Bu kadar çok şeyi öğrendiğimiz bir yılın ardından, 2021’de neler olacak?
Son 50 yılda hiç görülmeyen belirsizlik ve risklerle karşı karşıya olduğumuz bir süreçte, neler olabileceğini bilmek çok zor. Ancak, birkaç ana husus var ki, 2021 yılını lehimize çevirmeyi sağlayacak, nasıl yol alacağımızı belirleyecektir:
- İlki, öğrendiklerimizi, işyerlerimizde, evimizde, kurumlarımızda ne kadar uygulayabileceğiz.
- İkincisi, mutasyona uğradığı söylenen virüsün yaratacağı yeni dalga ve bu kapsamda aşının başarılı olup, olamayacağı ve kapsayıcılığı,
- Üçüncüsü de, ülke olarak gerek ekonomik, gerekse toplumsal açıdan normalleşmeye geçmek için atmamız gereken adımları hangi hızda atacağımızdır.

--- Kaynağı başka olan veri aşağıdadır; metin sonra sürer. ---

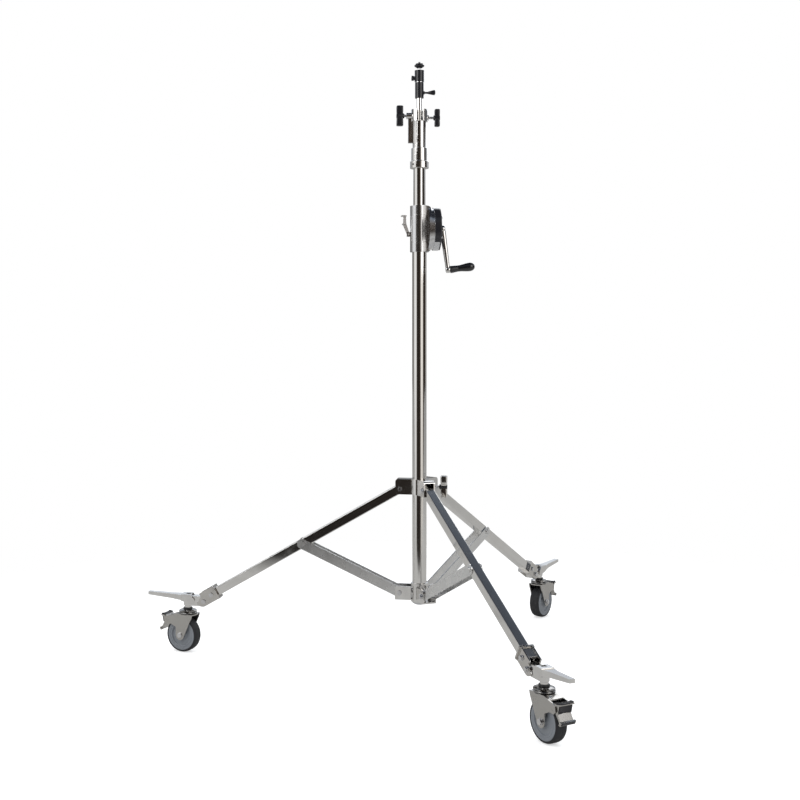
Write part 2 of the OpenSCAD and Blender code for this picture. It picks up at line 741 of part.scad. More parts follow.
module top_tube() color([0.83, 0.82, 0.82]) translate([0, 0, top_z]) difference() {
    cylinder(h = top_len, r = top_r);
    translate([0, 0, -cut]) cylinder(h = top_len + 2 * cut, r = top_r - top_wall);
}

// Outline of the housing's block, from the mast's axis outwards, with two round corners
module block_outline() {
    corner = 12;
    half_h = housing_h / 2 - 1;
    reach = sleeve_d / 2 + 5;
    translate([0, -half_h]) square([reach - corner, 2 * half_h]);
    translate([0, corner - half_h]) square([reach, 2 * (half_h - corner)]);
    for (z = [-1, 1]) translate([reach - corner, z * (half_h - corner)]) circle(corner);
}

// Sleeve and round case of the winch, cut for the column, the drum and the shaft
module winch_housing() color([0.66, 0.66, 0.68]) winch_frame() difference() {
    union() {
        translate([0, 0, housing_z]) cylinder(h = housing_h, d = sleeve_d);
        translate([0, 0, winch_z]) {
            plate_xz(1 - sleeve_d / 2, sleeve_d / 2 - 1) block_outline();
            bar_x(sleeve_d / 2 - 4, sleeve_d / 2 + 3, case_r + 2);
            bar_x(sleeve_d / 2 - 4, sleeve_d / 2 + 13, case_r - 3);
            bar_x(sleeve_d / 2 + 11, case_x, case_r);
        }
        translate([slip_x - 4, -6, slip_z - 6]) cube([14, 12, 12]);
    }
    translate([0, 0, housing_z - cut]) cylinder(h = column_top + bush_lip - housing_z + cut, r = column_r);
    translate([0, 0, housing_z]) cylinder(h = housing_h + cut, r = middle_r + side_gap);
    translate([0, 0, winch_z]) {
        bar_x(case_back, case_x + cut, case_inner_r);
        bar_x(column_r + column_wall, case_x, shaft_d / 2 + run_fit);
        for (a = [0:60:300]) rotate([a, 0, 0]) translate([0, 0, case_r - case_wall])
            bar_x(case_x - 12, case_x + cut, 2);
    }
    translate([slip_x, 0, slip_z]) bar_y(10, 2.5);
    translate([slip_x - 15, -3 - side_gap, slip_z - 20]) cube([14.5 + slip_out, 6 + 2 * side_gap, 40]);
}

module winch_cover() color([0.30, 0.30, 0.33]) winch_frame() translate([0, 0, winch_z]) difference() {
    union() {
        bar_x(case_x, case_x + cover_t, case_r - 1);
        bar_x(case_x, case_x + cover_t + cover_boss, 14);
    }
    bar_x(case_x - cut, case_x + cover_t + cover_boss + cut, shaft_d / 2 + run_fit);
    for (a = [0:60:300]) rotate([a, 0, 0]) translate([0, 0, case_r - case_wall])
        bar_x(case_x - cut, case_x + cover_t + cut, 2);
}

module winch_screws() color([0.82, 0.82, 0.84]) winch_frame() translate([0, 0, winch_z])
    for (a = [0:60:300]) rotate([a, 0, 0]) translate([0, 0, case_r - case_wall]) {
        bar_x(case_x - 10, case_x + cover_t, 2);
        bar_x(case_x + cover_t, case_x + cover_t + 2.5, 4);
    }

// Slip lever: a small catch on the housing's left side
module slip_lever() color([0.86, 0.86, 0.86]) winch_frame()
    translate([slip_x, 0, slip_z]) {
        plate_xz(-3, 3) {
            circle(4);
            polygon([[-4, 0], [-15, 26], [-14, 50], [-7, 50], [-6, 30], [3, 3]]);
        }
        bar_y(6, 2.5 - run_fit);
        translate([-20, -11, 50]) cube([14, 22, 3]);
        translate([-17, -9, 27]) cube([10, 18, 3]);
    }

// Cable drum and crank shaft: a spool on the shaft that the crank turns
module cable_drum() color([0.70, 0.70, 0.71]) winch_frame() translate([0, 0, winch_z]) {
    x0 = case_back + drum_gap;
    x1 = case_x - drum_gap;
    bar_x(column_r + column_wall + side_gap, shaft_end, shaft_d / 2);
    bar_x(x0, x1, drum_r);
    bar_x(x0, x0 + 3, case_inner_r - drum_gap);
    bar_x(x1 - 3, x1, case_inner_r - drum_gap);
}

module crank_arm() color([0.82, 0.82, 0.83]) winch_frame() translate([0, 0, winch_z]) {
    arm_t = 11;
    difference() {
        union() {
            bar_x(crank_hub_x, shaft_end + 3, 11);
            translate([crank_lean_x, 0, 0]) rotate([0, -crank_lean, 0]) {
                translate([-arm_t / 2, 0, 0]) rotate([90, 0, 90]) linear_extrude(arm_t)
                    polygon([[-9, 0], [9, 0], [6, -crank_throw], [-6, -crank_throw]]);
                translate([0, 0, -crank_throw]) {
                    bar_x(-4, 7, 8.5);
                    bar_x(0, grip_len - 6, 4);
                }
            }
        }
        bar_x(0, shaft_end, shaft_d / 2);
    }
}

module crank_grip() color([0.05, 0.05, 0.06]) winch_frame() translate([0, 0, winch_z])
    translate([crank_lean_x, 0, 0]) rotate([0, -crank_lean, 0])
        translate([7 + side_gap, 0, -crank_throw]) rotate([0, 90, 0]) difference() {
            rotate_extrude() polygon(concat([[0, 0]],
                [for (t = [0:0.05:1]) [grip_radius(t), t * grip_len]],
                [[0, grip_len]]));
            translate([0, 0, -cut]) cylinder(h = grip_len - 10, r = 4 + run_fit);
        }

// Receiver: a barrel on the top tube with a forked cup and two clamp bosses
module receiver() color([0.80, 0.80, 0.82]) winch_frame() difference() {
    union() {
        translate([0, 0, receiver_z]) cylinder(h = receiver_h - cup_h + eps, d = receiver_d);
        translate([0, 0, cup_z]) cylinder(h = cup_h, d = cup_d);
        translate([-cup_d / 2 - 8, -5, receiver_z + 14]) cube([20, 10, receiver_h - cup_h - 6]);
        translate([0, 0, left_clamp_z]) bar_x(-cup_d / 2 - 13, 0, 9);
        translate([0, 0, right_clamp_z]) bar_x(0, cup_d / 2 + 2, 8);
    }
    translate([0, 0, receiver_z - cut]) cylinder(h = receiver_seat + cut, r = top_r);
    translate([0, 0, receiver_z + receiver_seat - cut]) cylinder(h = 6, r = top_r - top_wall);
    translate([0, 0, socket_floor]) cylinder(h = receiver_h, r = stud_d / 2 + run_fit);
    translate([0, 0, cup_z]) cylinder(h = receiver_h, d = socket_d);
    translate([-cup_slot / 2, -cup_d, cup_z]) cube([cup_slot, 2 * cup_d, cup_h + cut]);
    translate([0, 0, left_clamp_z]) bar_x(-cup_d, 0, clamp_bore_r);
    translate([0, 0, right_clamp_z]) bar_x(0, cup_d, clamp_bore_r);
}

module receiver_knob_left() color([0.22, 0.22, 0.24]) winch_frame()
    translate([0, 0, left_clamp_z]) mirror([1, 0, 0])
        clamp_knob(stud_d / 2 + side_gap, cup_d / 2 + left_knob_out, left_knob_len, knob_t);

module receiver_knob_right() color([0.22, 0.22, 0.24]) winch_frame()
    translate([0, 0, right_clamp_z])
        clamp_knob(stud_d / 2 + side_gap, cup_d / 2 + right_knob_out, right_knob_len, knob_t - 4);

module stud() color([0.80, 0.79, 0.76]) translate([0, 0, socket_floor])
    cylinder(h = cup_z - socket_floor + stud_show + adapter_seat, d = stud_d);

// Adapter: a socket on the stud, a neck and the ball's housing
module stud_adapter() color([0.10, 0.10, 0.11]) winch_frame() difference() {
    union() {
        translate([0, 0, adapter_z]) cylinder(h = adapter_h, d = adapter_d);
        translate([0, 0, adapter_z + adapter_h - eps]) cylinder(h = ball_neck + 2 * eps, r = 7);
        translate([0, 0, ball_case_z]) cylinder(h = ball_case_h, d = ball_case_d);
        translate([0, 0, wing_z]) bar_x(0, adapter_d / 2 + 2, 5);
        translate([0, 0, lock_z]) bar_x(-ball_case_d / 2 - 2, 0, 6);
    }
    translate([0, 0, adapter_z - cut]) cylinder(h = adapter_seat + side_gap + cut, r = stud_d / 2 + run_fit);
    translate([0, 0, ball_z]) sphere(d = ball_d + 2 * run_fit);
    translate([0, 0, ball_z]) cylinder(h = ball_case_h, r1 = 6, r2 = ball_case_d / 2 + 8);
    translate([0, 0, wing_z]) bar_x(0, adapter_d, 3 + run_fit);
    translate([0, 0, lock_z]) bar_x(-ball_case_d, -ball_d / 4, 2.5 + run_fit);
}

// Wing screw of the adapter: a shank and a flat thumb blade
module adapter_screw() color([0.10, 0.10, 0.11]) winch_frame()
    translate([0, 0, wing_z]) {
        bar_x(stud_d / 2 + side_gap, adapter_d / 2 + wing_out, 3);
        translate([adapter_d / 2 + wing_out, 0, 0]) plate_xz(-4, 4) {
            polygon([[-6, -4], [8, -8], [16, -4], [16, 8], [10, 9], [-6, 4]]);
        }
    }

module ball_knob() color([0.08, 0.08, 0.09]) winch_frame()
    translate([0, 0, lock_z]) {
        bar_x(-ball_case_d / 2 - 4, -ball_d / 4 - 5, 2.5);
        bar_x(-ball_case_d / 2 - 9, -ball_case_d / 2 - 2 - side_gap, 7);
    }

module ball_stud() color([0.12, 0.12, 0.13]) {
    translate([0, 0, ball_z]) sphere(d = ball_d);
    translate([0, 0, ball_z]) cylinder(h = platform_z - ball_z + eps, r = 3.2);
    translate([0, 0, platform_z]) cylinder(h = platform_h, d = platform_d);
    translate([0, 0, platform_z + platform_h - eps]) cylinder(h = screw_len, d = screw_d);
}

column_tube();
base_collar();
base_pins();
base_plug();
winch_housing();
winch_cover();
winch_screws();
column_bush();
slip_lever();
cable_drum();
crank_arm();
crank_grip();
middle_tube();
lifting_cable();
middle_collar();
top_tube();
receiver();
receiver_knob_left();
receiver_knob_right();
stud();
stud_adapter();
adapter_screw();
ball_knob();
ball_stud();
leg_hub();
hub_pins();
hub_knob();
leg_tube(LEFT);  // leg_tube_left
leg_tube(FRONT);  // leg_tube_front
leg_tube(REAR);  // leg_tube_rear
leg_fitting(LEFT);  // leg_fitting_left
leg_fitting(FRONT);  // leg_fitting_front
leg_fitting(REAR);  // leg_fitting_rear
leg_bolts(LEFT);  // leg_bolts_left
leg_bolts(FRONT);  // leg_bolts_front
leg_bolts(REAR);  // leg_bolts_rear
brace(LEFT);  // brace_left
brace(FRONT);  // brace_front
brace(REAR);  // brace_rear
caster_carrier(LEFT);  // caster_carrier_left
caster_carrier(FRONT);  // caster_carrier_front
caster_carrier(REAR);  // caster_carrier_rear
foot_lever(LEFT);  // foot_lever_left
foot_lever(FRONT);  // foot_lever_front
foot_lever(REAR);  // foot_lever_rear
caster_fork(LEFT);  // caster_fork_left
caster_fork(FRONT);  // caster_fork_front
caster_fork(REAR);  // caster_fork_rear
wheel_axle(LEFT);  // wheel_axle_left
wheel_axle(FRONT);  // wheel_axle_front
wheel_axle(REAR);  // wheel_axle_rear
wheel_core(LEFT);  // wheel_core_left
wheel_core(FRONT);  // wheel_core_front
wheel_core(REAR);  // wheel_core_rear
tyre(LEFT);  // tyre_left
tyre(FRONT);  // tyre_front
tyre(REAR);  // tyre_rear
brake_pedal(LEFT);  // brake_pedal_left
brake_pedal(FRONT);  // brake_pedal_front
brake_pedal(REAR);  // brake_pedal_rear
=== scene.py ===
"""Dresses the wind-up stand: plated tubes, castings, casters, winch and clamps around the fixed frame.

Every size is in metres and every place is worked out from the frame: joints give the axes that pieces turn
about, and the frame's solids give how far each piece reaches.
"""

import json
import logging
import math
from collections.abc import Iterator
from contextlib import contextmanager
from dataclasses import dataclass, field
from enum import Enum

import bmesh
import bpy
import numpy as np
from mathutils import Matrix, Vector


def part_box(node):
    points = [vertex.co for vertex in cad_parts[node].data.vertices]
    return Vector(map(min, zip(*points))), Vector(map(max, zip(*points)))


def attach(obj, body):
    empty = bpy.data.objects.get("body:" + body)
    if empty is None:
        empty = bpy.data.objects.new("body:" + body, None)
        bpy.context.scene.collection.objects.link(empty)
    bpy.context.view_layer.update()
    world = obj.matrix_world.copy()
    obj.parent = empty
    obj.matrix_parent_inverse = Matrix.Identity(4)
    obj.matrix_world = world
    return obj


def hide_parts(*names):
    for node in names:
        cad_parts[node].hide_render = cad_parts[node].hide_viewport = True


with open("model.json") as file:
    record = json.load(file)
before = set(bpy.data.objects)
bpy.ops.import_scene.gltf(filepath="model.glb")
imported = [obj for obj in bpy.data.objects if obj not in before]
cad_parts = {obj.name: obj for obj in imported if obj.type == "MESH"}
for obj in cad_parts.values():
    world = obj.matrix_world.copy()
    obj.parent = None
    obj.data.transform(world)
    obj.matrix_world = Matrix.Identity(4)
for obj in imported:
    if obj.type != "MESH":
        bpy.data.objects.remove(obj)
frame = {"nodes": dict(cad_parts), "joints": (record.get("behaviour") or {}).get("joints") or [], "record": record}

LOG = logging.getLogger("stand")
MM = 0.001
ALONG_X, ALONG_Y, UP = np.eye(3)
LEGS = ("left", "front", "rear")


class Slot(Enum):
    """Material slots of the record."""

    TUBE = "chrome_tube"
    PRESSED = "chrome_fitting"
    FASTENER = "bright_steel"
    CAST = "cast_alloy"
    POLISHED = "polished_cast"
    BLACK = "black_cast"
    GRIP = "black_plastic"
    GUIDE = "guide_plastic"
    WHEEL = "wheel_plastic"
    TYRE = "tyre_rubber"
    CABLE = "steel_cable"


# Node trees


def add_node(tree: bpy.types.NodeTree, kind: str, **values: object) -> bpy.types.Node:
    """Adds a node to a tree and sets or links its inputs.

    Args:
        tree: the node tree.
        kind: the node's type without its ShaderNode prefix.
        values: i0, i1 and so on are inputs by number. Other names are the node's settings, or inputs with
            underscores for spaces. A socket links, anything else is set.

    Returns:
        The new node.
    """
    node = tree.nodes.new("ShaderNode" + kind)
    for key, value in values.items():
        numbered = key[0] == "i" and key[1:].isdigit()
        linked = isinstance(value, bpy.types.NodeSocket)
        if not numbered and not linked and hasattr(node, key):
            setattr(node, key, value)
            continue
        socket = node.inputs[int(key[1:]) if numbered else key.replace("_", " ")]
        if linked:
            tree.links.new(value, socket)
        else:
            socket.default_value = value
    return node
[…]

Bildiğimiz bir şey varsa da; salgından bağımsız bir şekilde, dünya yeniden inşa edilirken, önümüzdeki dönemde “küresel borç ve iklim krizi” ile de mücadele edilecek olmasıdır. Bu kapsamda; etkin yönetim anlayışı, yerli üretimin teşvik edilmesi, başta su olmak üzere tüm kaynakların tasarruflu kullanımı ve küresel yeni yaklaşımlar doğrultusunda stratejiler geliştirilmesi son derece kritiktir.
Böylesine bir süreçte Pandeminin ilk anından bu yana; gerek Yönetim Kurulumuz ile ve gerekse tüm çalışma arkadaşlarımızla birlikte, yasal hizmetleri ve sürecin gerektirdiği yeni hizmetleri 7/24 sunmaya ve konularınıza çözüm aramaya devam ediyoruz. Bu zorlu şartlarda üretme kararlılığını gösterdiğiniz için sizleri tebrik ediyor, faaliyetlerinizi sekteye uğratacak her konuda Odamızla iletişim içinde olmanızı, duyurularımızı takip etmenizi arzu ediyoruz.

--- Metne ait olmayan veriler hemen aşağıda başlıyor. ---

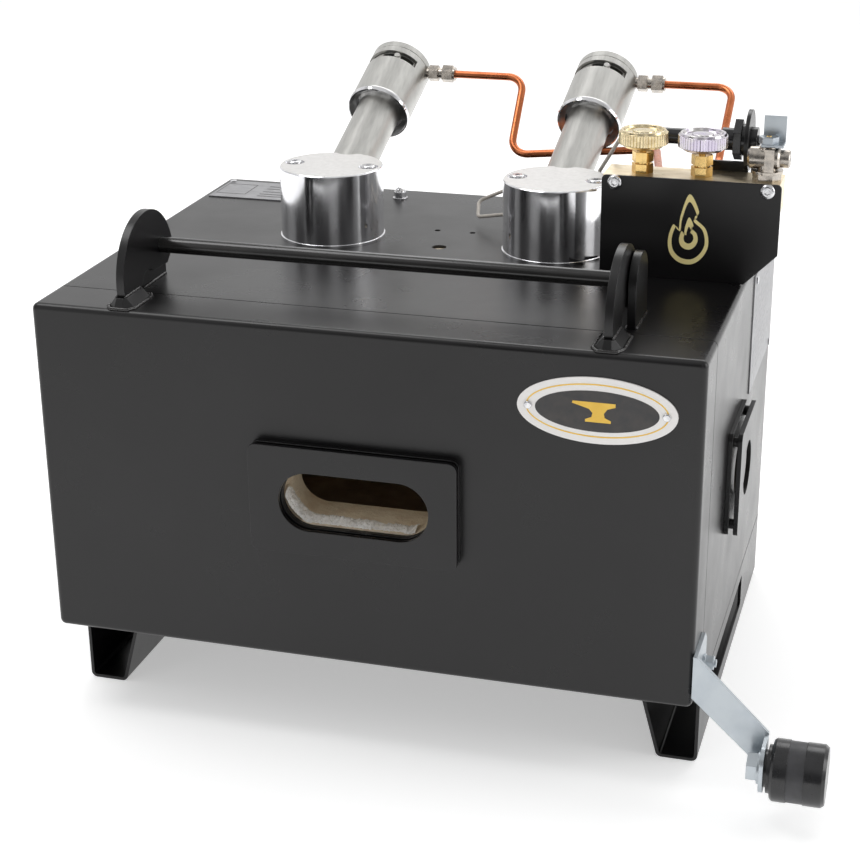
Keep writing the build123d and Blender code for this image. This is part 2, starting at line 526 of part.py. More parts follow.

Olağandışı gelişmeler olmadığı takdirde, yaz döneminden itibaren kayıplarımızı telafi etme şansını yakalayabileceğimizi ümit ettiğim 2021 yılının, fırsatları ve riskleri ile umudu, sağlığı ve iyiliği insanlıkla buluşturmasını diliyorum. Gönlünüzce geçireceğiniz mutlu bir yıl olsun.